Hat Putin alle hinters Licht geführt? Schwerer Rückschlag für die Bemühungen der Ukraine, ihr Land von den russischen Eindringlingen zu befreien. Nach der Befreiung großer Teile der nordöstlichen Region Charkiw vor zehn Monaten hat die ukrainische Regierung am Donnerstag die zwangsweise Evakuierung von 37 befreiten Städten und Dörfern angeordnet. Der Grund dafür ist eine neue massive russische Offensive auf Charkiw. Hier alle Hintergründe:
Angesichts des anhaltenden Beschusses und der unsicheren Lage im Bezirk Kupjan hat die Militärverwaltung am Donnerstagnachmittag die “zwingende Evakuierung der Bevölkerung in sichere Gebiete der Ukraine” verkündet.
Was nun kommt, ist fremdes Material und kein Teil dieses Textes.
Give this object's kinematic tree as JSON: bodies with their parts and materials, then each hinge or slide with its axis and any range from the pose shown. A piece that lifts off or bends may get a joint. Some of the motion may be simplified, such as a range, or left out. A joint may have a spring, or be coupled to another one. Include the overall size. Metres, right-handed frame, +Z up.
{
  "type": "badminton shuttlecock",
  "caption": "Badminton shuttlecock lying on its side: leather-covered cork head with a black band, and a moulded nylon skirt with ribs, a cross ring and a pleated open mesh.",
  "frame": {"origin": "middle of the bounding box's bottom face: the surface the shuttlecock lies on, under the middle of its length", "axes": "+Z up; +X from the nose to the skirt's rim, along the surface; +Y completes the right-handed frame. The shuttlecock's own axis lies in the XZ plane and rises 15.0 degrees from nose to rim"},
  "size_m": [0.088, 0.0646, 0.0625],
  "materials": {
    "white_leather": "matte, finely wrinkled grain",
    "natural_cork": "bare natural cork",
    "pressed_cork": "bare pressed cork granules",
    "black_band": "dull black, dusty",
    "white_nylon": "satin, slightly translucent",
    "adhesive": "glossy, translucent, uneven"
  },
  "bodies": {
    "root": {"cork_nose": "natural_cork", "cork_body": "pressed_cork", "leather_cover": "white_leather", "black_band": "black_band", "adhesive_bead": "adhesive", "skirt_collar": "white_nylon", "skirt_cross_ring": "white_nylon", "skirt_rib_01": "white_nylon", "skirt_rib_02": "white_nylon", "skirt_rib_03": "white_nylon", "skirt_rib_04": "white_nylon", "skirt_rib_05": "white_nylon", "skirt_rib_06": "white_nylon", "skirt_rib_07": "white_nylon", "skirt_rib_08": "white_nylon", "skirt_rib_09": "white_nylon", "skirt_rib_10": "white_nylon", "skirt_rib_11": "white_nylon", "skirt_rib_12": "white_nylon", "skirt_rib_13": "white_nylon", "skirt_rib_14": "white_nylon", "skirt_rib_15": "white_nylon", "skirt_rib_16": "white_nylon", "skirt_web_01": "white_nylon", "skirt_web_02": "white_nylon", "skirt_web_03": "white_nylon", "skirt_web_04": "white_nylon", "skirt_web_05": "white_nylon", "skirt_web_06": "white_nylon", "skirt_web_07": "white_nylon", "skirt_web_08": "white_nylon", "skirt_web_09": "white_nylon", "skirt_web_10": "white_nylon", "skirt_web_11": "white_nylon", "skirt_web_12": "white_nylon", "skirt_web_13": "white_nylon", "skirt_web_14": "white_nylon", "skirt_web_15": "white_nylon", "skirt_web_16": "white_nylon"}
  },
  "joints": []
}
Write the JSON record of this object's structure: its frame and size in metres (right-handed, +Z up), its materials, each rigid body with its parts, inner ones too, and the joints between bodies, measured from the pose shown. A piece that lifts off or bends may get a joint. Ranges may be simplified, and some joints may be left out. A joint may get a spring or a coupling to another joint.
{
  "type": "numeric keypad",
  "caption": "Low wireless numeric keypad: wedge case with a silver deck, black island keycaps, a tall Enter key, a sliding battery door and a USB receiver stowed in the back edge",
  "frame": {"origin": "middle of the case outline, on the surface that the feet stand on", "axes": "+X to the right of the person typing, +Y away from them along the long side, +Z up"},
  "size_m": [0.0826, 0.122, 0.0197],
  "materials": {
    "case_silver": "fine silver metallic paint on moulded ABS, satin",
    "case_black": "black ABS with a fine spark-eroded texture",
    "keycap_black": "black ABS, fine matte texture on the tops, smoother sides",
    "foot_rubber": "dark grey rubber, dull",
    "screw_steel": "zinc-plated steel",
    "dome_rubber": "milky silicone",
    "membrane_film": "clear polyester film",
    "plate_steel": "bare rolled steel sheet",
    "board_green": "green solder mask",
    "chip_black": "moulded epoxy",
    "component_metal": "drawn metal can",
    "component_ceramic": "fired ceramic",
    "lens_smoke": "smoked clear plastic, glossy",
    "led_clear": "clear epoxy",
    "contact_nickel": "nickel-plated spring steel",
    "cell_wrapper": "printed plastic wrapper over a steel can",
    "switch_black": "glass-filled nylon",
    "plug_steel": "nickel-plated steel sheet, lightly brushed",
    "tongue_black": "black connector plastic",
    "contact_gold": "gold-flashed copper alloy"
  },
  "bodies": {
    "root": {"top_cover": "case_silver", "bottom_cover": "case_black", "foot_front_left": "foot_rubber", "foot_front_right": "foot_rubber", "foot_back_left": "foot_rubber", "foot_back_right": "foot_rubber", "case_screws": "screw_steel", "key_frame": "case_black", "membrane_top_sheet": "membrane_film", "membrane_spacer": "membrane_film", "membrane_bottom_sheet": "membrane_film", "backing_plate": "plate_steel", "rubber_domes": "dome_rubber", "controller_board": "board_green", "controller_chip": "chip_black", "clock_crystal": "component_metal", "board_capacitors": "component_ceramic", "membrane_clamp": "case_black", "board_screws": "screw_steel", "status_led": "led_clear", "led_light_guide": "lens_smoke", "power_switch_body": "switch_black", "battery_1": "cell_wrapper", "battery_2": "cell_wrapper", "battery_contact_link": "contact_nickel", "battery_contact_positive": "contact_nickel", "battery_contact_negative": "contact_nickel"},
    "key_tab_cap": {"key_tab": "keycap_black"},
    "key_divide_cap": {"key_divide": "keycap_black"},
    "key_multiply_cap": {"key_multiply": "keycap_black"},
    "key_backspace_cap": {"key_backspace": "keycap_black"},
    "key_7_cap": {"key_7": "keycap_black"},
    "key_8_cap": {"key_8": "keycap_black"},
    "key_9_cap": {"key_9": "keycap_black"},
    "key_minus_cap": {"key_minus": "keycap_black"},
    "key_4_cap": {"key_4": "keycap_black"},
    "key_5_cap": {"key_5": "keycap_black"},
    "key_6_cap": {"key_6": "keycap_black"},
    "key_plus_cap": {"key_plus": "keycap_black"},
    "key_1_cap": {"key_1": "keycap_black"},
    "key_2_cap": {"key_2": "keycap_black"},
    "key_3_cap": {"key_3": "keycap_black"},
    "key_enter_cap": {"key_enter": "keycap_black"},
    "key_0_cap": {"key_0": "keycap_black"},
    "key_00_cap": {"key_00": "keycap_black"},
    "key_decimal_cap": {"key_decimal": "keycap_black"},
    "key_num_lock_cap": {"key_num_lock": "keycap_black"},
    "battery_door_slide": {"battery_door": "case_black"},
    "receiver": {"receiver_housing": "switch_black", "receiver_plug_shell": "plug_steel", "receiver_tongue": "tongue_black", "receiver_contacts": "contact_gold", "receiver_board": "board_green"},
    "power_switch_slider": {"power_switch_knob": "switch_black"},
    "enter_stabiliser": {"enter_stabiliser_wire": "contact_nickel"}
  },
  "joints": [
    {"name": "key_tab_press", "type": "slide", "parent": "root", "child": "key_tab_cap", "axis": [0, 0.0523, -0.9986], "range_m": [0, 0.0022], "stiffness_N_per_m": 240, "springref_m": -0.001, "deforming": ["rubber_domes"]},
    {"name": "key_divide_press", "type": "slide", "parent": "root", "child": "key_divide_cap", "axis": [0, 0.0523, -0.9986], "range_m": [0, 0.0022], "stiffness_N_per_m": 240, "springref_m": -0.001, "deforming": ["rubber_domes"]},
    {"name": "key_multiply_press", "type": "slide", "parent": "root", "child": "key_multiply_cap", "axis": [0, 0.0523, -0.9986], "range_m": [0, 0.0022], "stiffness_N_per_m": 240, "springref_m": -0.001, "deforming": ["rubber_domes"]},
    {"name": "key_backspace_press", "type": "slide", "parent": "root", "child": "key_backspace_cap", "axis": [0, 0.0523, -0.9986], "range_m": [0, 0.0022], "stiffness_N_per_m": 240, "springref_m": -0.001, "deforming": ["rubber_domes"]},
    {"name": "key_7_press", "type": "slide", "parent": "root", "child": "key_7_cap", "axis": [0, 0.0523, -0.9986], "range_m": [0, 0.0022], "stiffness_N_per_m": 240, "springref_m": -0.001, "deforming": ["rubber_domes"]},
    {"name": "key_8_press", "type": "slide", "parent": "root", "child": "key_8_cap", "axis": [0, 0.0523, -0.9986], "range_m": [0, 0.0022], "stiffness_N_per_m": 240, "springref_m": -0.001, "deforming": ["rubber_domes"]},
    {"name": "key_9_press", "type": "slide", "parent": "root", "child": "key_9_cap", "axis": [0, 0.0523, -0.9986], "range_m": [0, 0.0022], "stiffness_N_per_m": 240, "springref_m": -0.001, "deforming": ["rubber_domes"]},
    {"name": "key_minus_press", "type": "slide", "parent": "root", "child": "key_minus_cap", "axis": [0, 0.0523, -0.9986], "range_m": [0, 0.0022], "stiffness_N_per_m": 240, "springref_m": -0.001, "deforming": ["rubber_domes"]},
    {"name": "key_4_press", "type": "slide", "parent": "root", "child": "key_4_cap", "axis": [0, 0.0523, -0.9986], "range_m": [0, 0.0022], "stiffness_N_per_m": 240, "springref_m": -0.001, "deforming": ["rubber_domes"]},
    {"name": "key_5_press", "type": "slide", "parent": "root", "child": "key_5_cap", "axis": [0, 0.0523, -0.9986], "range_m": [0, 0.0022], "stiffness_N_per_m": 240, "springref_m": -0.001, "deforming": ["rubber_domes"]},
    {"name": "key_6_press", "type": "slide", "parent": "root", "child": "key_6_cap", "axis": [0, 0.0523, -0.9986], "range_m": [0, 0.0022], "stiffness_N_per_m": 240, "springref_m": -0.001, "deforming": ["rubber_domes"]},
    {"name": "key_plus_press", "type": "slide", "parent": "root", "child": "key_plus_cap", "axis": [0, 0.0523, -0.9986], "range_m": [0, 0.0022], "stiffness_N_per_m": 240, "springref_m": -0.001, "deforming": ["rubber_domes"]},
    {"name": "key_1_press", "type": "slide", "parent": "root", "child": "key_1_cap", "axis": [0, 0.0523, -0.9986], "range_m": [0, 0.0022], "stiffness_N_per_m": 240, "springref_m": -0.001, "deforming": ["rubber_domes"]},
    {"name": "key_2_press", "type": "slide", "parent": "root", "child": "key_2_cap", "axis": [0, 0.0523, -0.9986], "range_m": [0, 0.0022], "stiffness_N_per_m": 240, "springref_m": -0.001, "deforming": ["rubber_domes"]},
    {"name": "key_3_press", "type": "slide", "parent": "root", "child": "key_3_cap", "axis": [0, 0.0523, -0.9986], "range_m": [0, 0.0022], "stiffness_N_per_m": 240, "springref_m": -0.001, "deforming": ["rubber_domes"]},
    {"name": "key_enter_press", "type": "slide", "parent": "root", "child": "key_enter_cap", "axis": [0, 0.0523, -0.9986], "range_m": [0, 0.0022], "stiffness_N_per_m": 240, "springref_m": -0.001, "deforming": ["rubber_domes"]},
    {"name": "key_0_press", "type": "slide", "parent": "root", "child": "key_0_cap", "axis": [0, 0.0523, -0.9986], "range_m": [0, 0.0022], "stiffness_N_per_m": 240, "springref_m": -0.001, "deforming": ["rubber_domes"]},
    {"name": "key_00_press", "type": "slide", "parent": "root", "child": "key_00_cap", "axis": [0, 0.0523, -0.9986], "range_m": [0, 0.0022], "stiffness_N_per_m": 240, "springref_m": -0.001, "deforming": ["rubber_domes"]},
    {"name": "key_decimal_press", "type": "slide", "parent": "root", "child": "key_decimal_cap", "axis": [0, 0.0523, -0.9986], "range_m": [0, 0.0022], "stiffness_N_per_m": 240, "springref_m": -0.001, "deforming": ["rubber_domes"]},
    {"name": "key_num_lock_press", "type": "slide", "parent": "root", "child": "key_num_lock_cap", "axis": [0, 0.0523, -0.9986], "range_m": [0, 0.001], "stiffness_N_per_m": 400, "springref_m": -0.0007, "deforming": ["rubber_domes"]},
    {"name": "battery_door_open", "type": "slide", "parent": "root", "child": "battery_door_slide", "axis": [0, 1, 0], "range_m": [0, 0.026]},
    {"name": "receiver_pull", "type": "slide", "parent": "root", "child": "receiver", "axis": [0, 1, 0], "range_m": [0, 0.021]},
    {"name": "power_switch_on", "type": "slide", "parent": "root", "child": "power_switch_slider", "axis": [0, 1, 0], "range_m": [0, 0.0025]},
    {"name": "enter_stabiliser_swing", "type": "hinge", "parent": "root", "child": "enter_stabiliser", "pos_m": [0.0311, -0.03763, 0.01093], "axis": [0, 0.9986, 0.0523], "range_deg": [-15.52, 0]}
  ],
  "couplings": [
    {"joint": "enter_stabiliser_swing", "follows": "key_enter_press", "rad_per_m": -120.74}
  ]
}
Gemäß dem Befehl müssen die Bewohner innerhalb einer Woche das Gebiet von der Größe des Bundeslandes Berlins vollständig evakuieren. Dies führt zu einer von Russland verursachten humanitären Katastrophe, die mehr als Zehntausende von Menschen zu Binnenflüchtlingen in ihrem eigenen Land macht. Russische Kriegsblogger feiern die Bekanntgabe der ukrainischen Regierung als großen Erfolg. Die Regierung in Kiew sei aufgrund der russischen Fortschritte in der Region “in Panik” geraten und versuche nun, “was zu retten ist”, erklärte der russische Blogger Felix Dscherginski lautstark. “Die Situation in Kupjansk ist für uns günstig”, fügte er hinzu. Der Kreml-Blogger Boris Roschin erläuterte auf seinem Telegram-Kanal die bevorstehende Evakuierung des Bezirks Kupjansk wie folgt: “Während der Offensive näherten sich Einheiten der russischen Streitkräfte Synkiwka, einer der letzten Siedlungen vor Kupjansk in der Region Charkiw. Kupjansk, von dem die russische Armee nur noch sieben Kilometer entfernt ist, sowie die umliegenden Positionen der ukrainischen Streitkräfte liegen nun in der Zerstörungszone der russischen Artillerie.” Gleichzeitig versuchten laut Roschin russische Armeeeinheiten, den Fluss Oskil zu überqueren, der seit Oktober 2022 in Teilen der Region Charkiw die Frontlinie bildet. “Russische Streitkräfte rücken in Richtung Kamjanka und Dworitschna vor”, jubelte der kremltreue Blogger.
Auch unabhängige Beobachter haben in den letzten Tagen russische Fortschritte in der Region festgestellt. An einigen Stellen drang Russlands Besatzungsarmee bis zu drei Kilometer vor und durchbrach die seit knapp zehn Monaten gehaltenen Verteidigungslinien der Ukraine. Experten sehen die russische Offensive im Nordosten der Ukraine als den Versuch Moskaus, die Ukraine daran zu hindern, im Süden des Landes Boden gutzumachen. Unter dem militärischen Druck Russlands muss die Ukraine ihre Reserven weiter aufteilen und kann nicht wie geplant mit Tausenden von Soldaten in Richtung Krim vorrücken. Am Donnerstagabend wurde die ukrainische Großstadt Saporischschja erneut von Raketen getroffen. Präsident Wolodymyr Selenskyj schrieb auf Telegram, dass dabei mindestens eine Person getötet wurde. Am Vortag hatten russische Raketen in der Stadt mindestens drei Menschen getötet. Laut ukrainischen Berichten gehörten zwei der Verstorbenen zu jungen Straßenmusikerinnen, die kurz zuvor noch Musik gemacht hatten.